Overall, the budget includes commitments for several important housing initiatives. However, it falls short in making a major contribution to solving the affordable housing crisis or supporting the growing housing needs of low- to moderate-income Canadians. Missing are commitments to urgently tackle the housing adequacy crisis in long-term care homes, plans to repair and preserve the aging affordable housing stock, efforts to build affordable rental housing options, expanding supports to women experiencing hidden homelessness, and effective strategies to tackle housing financialization. Despite the government’s priority to support women and children who are survivors of domestic violence to access stable housing, the budget does not include specific investments to reach this goal.  

Additionally, the taxation policies outlined in the budget do not go far enough to effectively regulate domestic investors or curb speculative behaviours in the housing market.    

Disappointingly, the budget does not include a commitment to advancing housing as a human right, as legislated in its National Housing Strategy Act. A rights-based approach would ensure that programs and funding allocations, even in the current recessionary context, effectively respond to the needs of those most impacted by the housing crisis.  


The funding breakdown 

Here is a detailed outline of some of the 2022 federal budget’s housing commitments: 

Cooperative Housing Development Program 

Cooperative housing is an affordable, secure and inclusive housing option for many Canadians. The new Co-operative Housing Development Program will support the construction of 6,000 new cooperative housing units to be built over five years. This is the largest investment in cooperative housing by the federal government in 30 years. It shows the government’s renewed commitment to community-based non-market housing options. The 2022 budget allocates $500 million in funding and $1 billion in loans for the new program. The program will allocate $6 million this year, which is to be increased to $34 million next year and above $70 million in the following years. A portion of funding under this new stream will be redirected funds from the National Co-Investment Fund and the Rental Construction Financing Initiative. The program will be implemented in partnership with the Cooperative Housing Federation of Canada.  

The Rapid Housing Initiative 

The 2022 budget invests $1.5 billion over two years to the Rapid Housing Initiative (RHI), with most of the funds earmarked for this fiscal year, and with at least 25 per cent dedicated to women-focused housing projects. This funding stream has proven to be an effective way to build deeply affordable, supportive housing and to urgently respond to the needs of vulnerable Canadians. While this funding is welcome and an important initiative, it is disappointing that the government has not committed to making it a permanent fixture with future funding commitments.  

The Housing Accelerator Fund 

The new Housing Accelerator Fund received considerable funding to allow the federal government to support municipalities to streamline and speed up the construction of housing projects. It received a budget of $4 billion over four years, to help create 100,000 new housing units, with the majority of funds flowing after the second year. The implementation plan of this fund is yet to be revealed. 

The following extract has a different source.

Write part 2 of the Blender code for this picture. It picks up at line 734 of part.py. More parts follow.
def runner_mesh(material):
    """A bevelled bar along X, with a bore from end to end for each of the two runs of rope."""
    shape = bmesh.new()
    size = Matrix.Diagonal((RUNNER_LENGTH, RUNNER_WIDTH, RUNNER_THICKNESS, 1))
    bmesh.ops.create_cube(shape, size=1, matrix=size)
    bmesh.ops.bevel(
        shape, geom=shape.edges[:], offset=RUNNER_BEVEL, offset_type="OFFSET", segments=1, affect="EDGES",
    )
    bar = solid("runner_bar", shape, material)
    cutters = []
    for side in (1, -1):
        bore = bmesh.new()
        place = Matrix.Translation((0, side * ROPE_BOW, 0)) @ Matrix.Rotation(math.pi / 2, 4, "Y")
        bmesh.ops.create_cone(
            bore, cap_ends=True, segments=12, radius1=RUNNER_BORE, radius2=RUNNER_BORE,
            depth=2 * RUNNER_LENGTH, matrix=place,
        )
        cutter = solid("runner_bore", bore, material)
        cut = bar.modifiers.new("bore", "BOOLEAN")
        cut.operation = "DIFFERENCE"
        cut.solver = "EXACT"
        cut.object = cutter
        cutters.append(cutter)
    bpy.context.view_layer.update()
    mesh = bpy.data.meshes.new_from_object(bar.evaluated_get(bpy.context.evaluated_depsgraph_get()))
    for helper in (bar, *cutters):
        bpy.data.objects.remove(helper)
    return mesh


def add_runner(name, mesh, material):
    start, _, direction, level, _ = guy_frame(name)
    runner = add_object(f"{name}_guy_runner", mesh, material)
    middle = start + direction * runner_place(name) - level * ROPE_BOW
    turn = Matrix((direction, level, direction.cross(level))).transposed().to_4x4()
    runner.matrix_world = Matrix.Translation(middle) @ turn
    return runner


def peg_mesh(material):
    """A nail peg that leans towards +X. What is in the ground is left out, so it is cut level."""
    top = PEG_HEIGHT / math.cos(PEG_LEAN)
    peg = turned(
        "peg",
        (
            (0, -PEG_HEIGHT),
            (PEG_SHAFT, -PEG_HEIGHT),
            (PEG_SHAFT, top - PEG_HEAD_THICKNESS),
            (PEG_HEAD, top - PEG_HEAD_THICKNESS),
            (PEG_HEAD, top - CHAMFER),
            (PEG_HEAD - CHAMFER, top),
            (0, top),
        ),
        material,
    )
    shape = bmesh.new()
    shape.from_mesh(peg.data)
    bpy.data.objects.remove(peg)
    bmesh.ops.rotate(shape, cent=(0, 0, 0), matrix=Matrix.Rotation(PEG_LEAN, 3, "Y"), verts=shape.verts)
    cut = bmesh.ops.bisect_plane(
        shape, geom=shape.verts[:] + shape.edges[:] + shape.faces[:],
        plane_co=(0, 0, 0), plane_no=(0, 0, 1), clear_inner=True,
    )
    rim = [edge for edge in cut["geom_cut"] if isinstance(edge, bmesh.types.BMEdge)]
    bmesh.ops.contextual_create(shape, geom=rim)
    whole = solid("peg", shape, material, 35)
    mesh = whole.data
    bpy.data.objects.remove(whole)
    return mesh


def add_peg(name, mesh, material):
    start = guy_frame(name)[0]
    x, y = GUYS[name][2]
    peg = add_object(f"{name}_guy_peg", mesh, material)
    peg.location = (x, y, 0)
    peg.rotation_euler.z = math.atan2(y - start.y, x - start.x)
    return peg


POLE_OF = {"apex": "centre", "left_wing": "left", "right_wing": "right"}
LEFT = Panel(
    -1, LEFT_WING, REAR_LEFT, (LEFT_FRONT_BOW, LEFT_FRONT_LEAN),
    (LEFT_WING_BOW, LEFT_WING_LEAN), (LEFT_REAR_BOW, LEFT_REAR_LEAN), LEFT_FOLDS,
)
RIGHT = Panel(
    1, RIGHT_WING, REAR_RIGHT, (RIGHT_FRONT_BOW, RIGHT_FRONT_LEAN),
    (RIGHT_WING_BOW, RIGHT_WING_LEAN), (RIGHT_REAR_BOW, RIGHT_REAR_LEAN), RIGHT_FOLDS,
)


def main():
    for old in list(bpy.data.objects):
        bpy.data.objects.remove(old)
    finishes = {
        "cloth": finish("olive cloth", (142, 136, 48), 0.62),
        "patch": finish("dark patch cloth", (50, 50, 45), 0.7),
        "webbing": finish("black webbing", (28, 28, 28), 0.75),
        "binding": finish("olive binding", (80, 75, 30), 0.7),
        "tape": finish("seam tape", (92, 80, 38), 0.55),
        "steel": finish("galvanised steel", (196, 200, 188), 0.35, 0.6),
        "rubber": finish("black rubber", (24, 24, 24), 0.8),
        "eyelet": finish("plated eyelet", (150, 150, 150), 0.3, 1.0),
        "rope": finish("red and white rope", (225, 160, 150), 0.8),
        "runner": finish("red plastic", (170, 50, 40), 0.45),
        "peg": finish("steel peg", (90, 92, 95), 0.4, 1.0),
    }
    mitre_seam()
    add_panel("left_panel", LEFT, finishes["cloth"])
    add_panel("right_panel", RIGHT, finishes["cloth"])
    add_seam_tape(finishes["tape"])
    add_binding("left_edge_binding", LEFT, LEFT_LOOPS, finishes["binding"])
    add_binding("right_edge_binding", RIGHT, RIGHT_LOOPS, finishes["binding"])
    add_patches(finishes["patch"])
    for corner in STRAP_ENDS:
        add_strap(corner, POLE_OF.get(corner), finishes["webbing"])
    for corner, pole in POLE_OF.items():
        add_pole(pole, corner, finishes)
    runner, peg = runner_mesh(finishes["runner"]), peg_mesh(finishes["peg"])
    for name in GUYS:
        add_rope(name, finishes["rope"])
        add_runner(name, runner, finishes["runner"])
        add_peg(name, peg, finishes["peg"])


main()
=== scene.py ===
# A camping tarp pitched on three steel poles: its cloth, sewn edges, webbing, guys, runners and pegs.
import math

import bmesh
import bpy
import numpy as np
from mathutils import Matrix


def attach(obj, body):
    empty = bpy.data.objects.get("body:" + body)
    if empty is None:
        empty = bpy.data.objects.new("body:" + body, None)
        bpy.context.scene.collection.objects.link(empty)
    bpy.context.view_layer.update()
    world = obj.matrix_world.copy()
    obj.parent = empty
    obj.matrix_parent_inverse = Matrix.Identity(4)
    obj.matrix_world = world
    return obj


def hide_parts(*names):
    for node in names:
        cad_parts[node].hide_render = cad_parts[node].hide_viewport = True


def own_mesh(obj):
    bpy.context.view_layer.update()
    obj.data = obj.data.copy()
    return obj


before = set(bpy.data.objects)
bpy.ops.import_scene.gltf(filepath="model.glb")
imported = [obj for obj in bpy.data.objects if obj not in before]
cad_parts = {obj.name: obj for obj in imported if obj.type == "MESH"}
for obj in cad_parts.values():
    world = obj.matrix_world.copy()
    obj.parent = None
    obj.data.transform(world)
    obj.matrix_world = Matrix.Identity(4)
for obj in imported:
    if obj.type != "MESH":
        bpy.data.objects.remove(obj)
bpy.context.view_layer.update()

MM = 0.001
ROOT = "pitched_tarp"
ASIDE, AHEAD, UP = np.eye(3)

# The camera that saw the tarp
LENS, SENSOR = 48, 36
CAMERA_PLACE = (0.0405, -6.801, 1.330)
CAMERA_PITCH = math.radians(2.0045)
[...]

The National Co-Investment Fund 

No new money has been allocated to the National Co-Investment Fund (NCIF). However, the government will advance $2.9 billion from already provisioned funds, speeding up the delivery of planned investments so that all remaining funds will be spent by 2025-26. The government aims to accelerate the creation of up to 4,300 new housing units and the repair of up to 17,800 units through the NCIF. The budget did not specify whether this fund will be streamlined and how it intends to ensure that it can more effectively support affordable housing projects.  

Indigenous housing 

The budget commits to investing $4 billion over seven years in housing for Indigenous Communities. This includes $2.4 billion over five years to support First Nations housing on reserves, as well as funds to support housing in Inuit and Métis Communities. In addition, through a $300 million investment over five years, the government will co-develop and launch an Urban, Rural, and Northern Indigenous Housing strategy.  

The budget also outlines the government’s $75 million plan for the implementation of the United Nations Declaration on the Rights of Indigenous Peoples Act, with $4 million budgeted for this year. Through funding and partnership with Justice Canada and Natural Resources Canada, it plans to co-develop an action plan with Indigenous partners.  

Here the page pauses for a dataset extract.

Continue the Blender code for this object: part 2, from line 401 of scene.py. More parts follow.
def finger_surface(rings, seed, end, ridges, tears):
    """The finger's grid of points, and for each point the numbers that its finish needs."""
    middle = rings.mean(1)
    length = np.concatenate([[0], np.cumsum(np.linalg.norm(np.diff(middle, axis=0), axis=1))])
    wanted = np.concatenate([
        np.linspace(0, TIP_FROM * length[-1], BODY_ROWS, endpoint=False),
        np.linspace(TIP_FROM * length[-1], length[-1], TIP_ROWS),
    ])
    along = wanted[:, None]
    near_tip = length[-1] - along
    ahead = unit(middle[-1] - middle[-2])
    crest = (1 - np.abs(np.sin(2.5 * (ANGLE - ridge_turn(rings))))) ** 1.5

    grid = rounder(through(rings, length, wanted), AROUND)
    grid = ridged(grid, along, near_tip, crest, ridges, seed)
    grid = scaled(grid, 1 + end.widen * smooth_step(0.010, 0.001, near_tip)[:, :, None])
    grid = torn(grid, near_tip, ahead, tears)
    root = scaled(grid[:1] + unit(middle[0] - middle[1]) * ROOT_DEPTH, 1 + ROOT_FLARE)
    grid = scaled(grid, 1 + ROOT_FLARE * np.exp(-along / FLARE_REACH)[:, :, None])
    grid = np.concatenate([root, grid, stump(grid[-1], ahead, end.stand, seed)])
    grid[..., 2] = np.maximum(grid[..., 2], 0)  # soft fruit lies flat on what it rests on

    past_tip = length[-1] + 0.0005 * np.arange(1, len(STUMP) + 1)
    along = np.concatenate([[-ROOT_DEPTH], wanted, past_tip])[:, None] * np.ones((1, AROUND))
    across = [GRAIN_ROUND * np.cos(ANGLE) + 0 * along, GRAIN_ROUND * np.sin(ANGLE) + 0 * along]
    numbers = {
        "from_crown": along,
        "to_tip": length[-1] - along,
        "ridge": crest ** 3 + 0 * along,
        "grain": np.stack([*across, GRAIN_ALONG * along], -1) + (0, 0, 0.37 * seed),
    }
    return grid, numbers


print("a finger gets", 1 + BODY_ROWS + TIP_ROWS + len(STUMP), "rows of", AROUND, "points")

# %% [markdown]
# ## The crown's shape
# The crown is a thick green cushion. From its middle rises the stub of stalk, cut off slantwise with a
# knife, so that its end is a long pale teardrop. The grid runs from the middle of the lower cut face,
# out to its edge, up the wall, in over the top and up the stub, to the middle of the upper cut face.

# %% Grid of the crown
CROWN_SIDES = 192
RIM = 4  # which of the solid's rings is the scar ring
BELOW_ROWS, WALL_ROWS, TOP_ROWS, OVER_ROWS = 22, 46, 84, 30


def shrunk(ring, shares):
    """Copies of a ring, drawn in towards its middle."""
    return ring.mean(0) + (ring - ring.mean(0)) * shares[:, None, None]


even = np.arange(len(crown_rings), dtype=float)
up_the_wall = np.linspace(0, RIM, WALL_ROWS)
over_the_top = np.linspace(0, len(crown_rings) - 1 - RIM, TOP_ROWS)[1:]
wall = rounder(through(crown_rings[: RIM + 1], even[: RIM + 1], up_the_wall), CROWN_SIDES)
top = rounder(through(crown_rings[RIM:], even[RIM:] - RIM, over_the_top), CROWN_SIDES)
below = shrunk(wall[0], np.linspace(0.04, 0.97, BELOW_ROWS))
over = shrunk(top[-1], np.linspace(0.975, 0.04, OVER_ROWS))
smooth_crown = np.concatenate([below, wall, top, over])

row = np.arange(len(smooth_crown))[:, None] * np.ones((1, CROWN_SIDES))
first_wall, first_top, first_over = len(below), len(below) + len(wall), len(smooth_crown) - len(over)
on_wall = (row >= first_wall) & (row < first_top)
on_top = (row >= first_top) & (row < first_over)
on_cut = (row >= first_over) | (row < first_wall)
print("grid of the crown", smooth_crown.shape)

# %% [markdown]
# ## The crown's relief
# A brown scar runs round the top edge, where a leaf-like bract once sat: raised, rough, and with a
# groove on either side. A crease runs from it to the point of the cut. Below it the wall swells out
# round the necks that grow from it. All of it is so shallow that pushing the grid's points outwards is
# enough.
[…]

Rental Construction Financing Initiative  

The budget outlines the government’s commitment to reform the Rental Construction Financing Initiative (RCFI) by enhancing affordability and energy efficiency requirements. It announced that eligible developers could be granted partial loan forgiveness for projects that significantly exceed these requirements. The budget announced that the RCFI’s goal will be to invest at least 40 per cent of its funds in affordable housing developments. The definition of affordability under this stream has also been revised. Affordability will now be defined as rents that are at or below 80 per cent of average market rent. However, in many cities across Canada where rents have skyrocketed, these affordability targets fail to create housing that is deeply affordable.  

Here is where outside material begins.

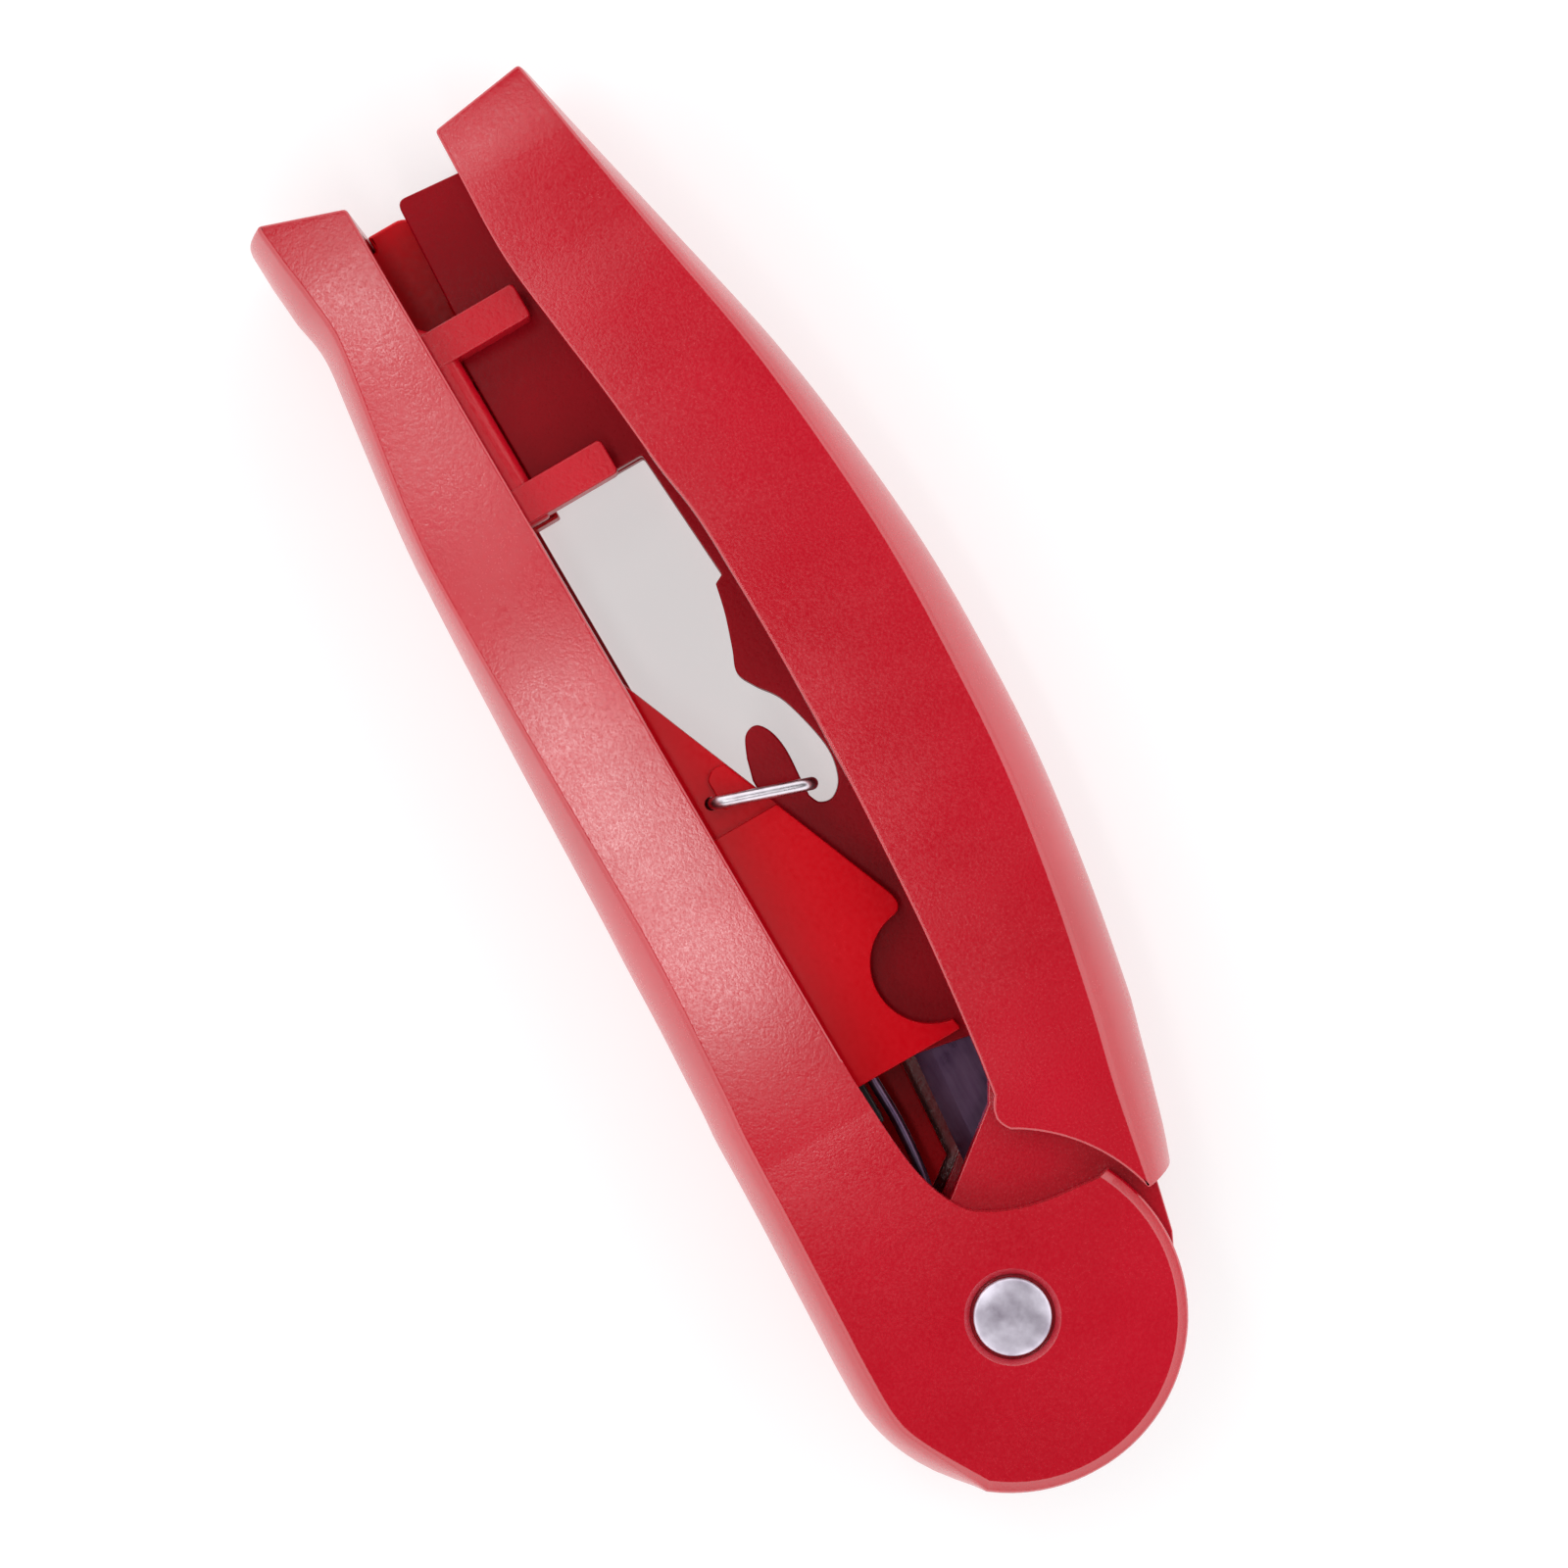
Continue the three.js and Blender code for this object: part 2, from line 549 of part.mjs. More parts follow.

Banning foreign investors 

In its attempt to curb rising prices of residential homes, the budget outlined the federal government’s plans to prohibit investors who are not Canadian citizens or permanent residents from buying residential homes for a two-year period. A list of exemptions is provided, including for international students or people residing in Canada on work permits. Given that a major portion of the speculative and investor-driven demand is from domestic players, it is doubtful that this two-year ban will have any significant impact on reducing residential housing prices.  


Reaching Home 

The Reaching Home stream is part of Canada’s main strategy to end homelessness, funding initiatives to support those experiencing or at risk of homelessness. The government announced new funding starting in 2024 of $562.2 million over two years, which will go to Infrastructure Canada to continue the funding for Reaching Home, ensuring the continuity of this program.  

Canada Housing Benefit 

The Canada Housing Benefit received an additional $475 million to provide a one-time payment of $500 to recipients. The details of this one-time payment are yet to be released. Launched in 2020, the Canada Housing Benefit represents a joint funding commitment between federal and provincial governments of $4 billion over eight years.  

Multi-generational Home Tax Credit 

The government has proposed a new tax credit to provide up to $7,500 for homeowners to build a secondary suite to be used by a senior or a person with a disability. Next year, in the 2023-24 fiscal year, households can use this credit to claim a portion of their renovation and construction costs for secondary suites.